Second Half of the Life Cycle Alternatives
The alternative to the large logistics footprint might be the disposable fire suppression bottle assembly—a plug-and-play assembly as a direct replacement for the refillable bottle assemblies now in use. A disposable plug-and-play assembly would have the same physical dimensions, electrical connections, discharge flow volume, and discharge flow time as the current system.
Constructed of high tensile-strength, thin (1/8-inch), stainless steel with a lightweight valve, the bottle weighs 50 percent less than a forged or deep-pressed steel bottle or cylinder. Since the valve would be used once, it could be constructed of a high-strength plastic or carbon fiber or fiberglass material. The valve would have a diagraph disk punctured by a small squib device, allowing the complete, instantaneous discharge of the agent. A vehicle using three replacement disposable bottles instead of refillable bottles would reduce the total FSS weight by approximately 45 pounds, allowing for more water, ammunition, or other gear to be carried.

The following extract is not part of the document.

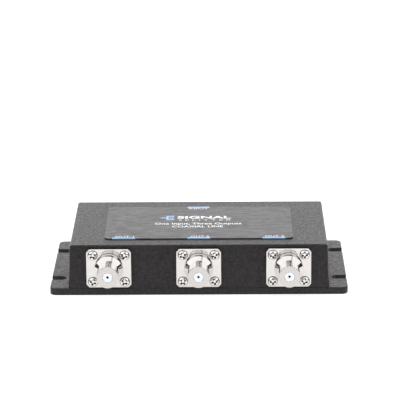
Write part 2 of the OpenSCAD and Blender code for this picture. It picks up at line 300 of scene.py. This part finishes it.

Using this disposable bottle or cylinder would eliminate the need for personnel to refill and recharge bottles, training for those personnel, a refilling or recharging facility, utilities, refilling equipment, recharging agents, and shipping discharged bottles and cylinders back to and from a refill station.
General Dunwoody's insightful statement, "We must now renew our focus on the 'second half' of the life cycle—the maintenance, distribution, sustainment, and disposal of equipment," should apply to one-use disposable FSSs. They are the future.